Friday, 31 July 2009

PA-TIEN - ENCE!



Being back in the hospital environment forcefully reminded me of how these places can be simultaneously strange, estranged and uplifting.

The morning was spent in Ward 5 at Cherry Tree, where a group of patients made me welcome and we sat together around a dining table that also serves as elbow rest, pillow, reading stand, desk for nurses, sounding board for angry fists and, mostly, a meeting place. Ill health is of course one of the great levellers; with this comes a great mixing of strangers and neighbours. They come quietly, privately together into understandings that are among the most profound that humans share. They also annoy, scare, amuse, alienate each other.

”PA-TIEN – ENCE!”

On this day we talked about patience and how you get it. ("Patience, you learn under sufferance.")

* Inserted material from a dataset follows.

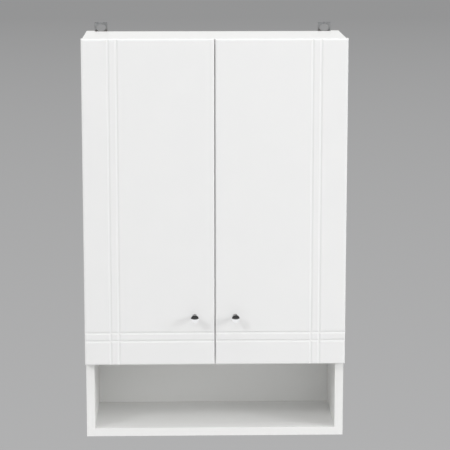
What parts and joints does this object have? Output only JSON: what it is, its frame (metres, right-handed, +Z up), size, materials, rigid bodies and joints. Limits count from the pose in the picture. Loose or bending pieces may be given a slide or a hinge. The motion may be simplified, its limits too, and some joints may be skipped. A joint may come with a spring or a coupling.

Symbolically, the two people at the head of the table were at the poles of patience and impatience. Richard was bristling with energy and annoyance that he couldn't expel because his 83 year old post-stroke body was beginning to seriously slow with wear and tear. Angela had recently suffered a stroke and was still in the first stages of recovery, but she emanated calm. We chatted around and about the experience of being in hospital and what gets you through. How to observe the collapse of your own body and still not succumb to inner collapse. How to cope with "Waiting, waiting, waiting."

Partway through we were joined by staff member the ever-supportive Susan Hughes. She listened awhile, then told us about Want It Now, or WIN, an acronym used by early teens to describe the process of heavy-pressuring their parents into buying the latest clothing/computer game/hairstyle/generic product for them. The conversation turned to the childhoods of the patients - "We were never prepared for pleasure, we were prepared for work."

Several of the women described in detail cleaning the steps of their houses with the 'donkey stone' when they were very young. The grind of working lives, that began not with work but early childhood. And yet the happiness was there too, they insisted. So how do you make sense of that, I asked.

And in the midst of the replies, Angela raised one finger in the air, and pronounced very slowly but clearly: "PA-TIEN - ENCE!"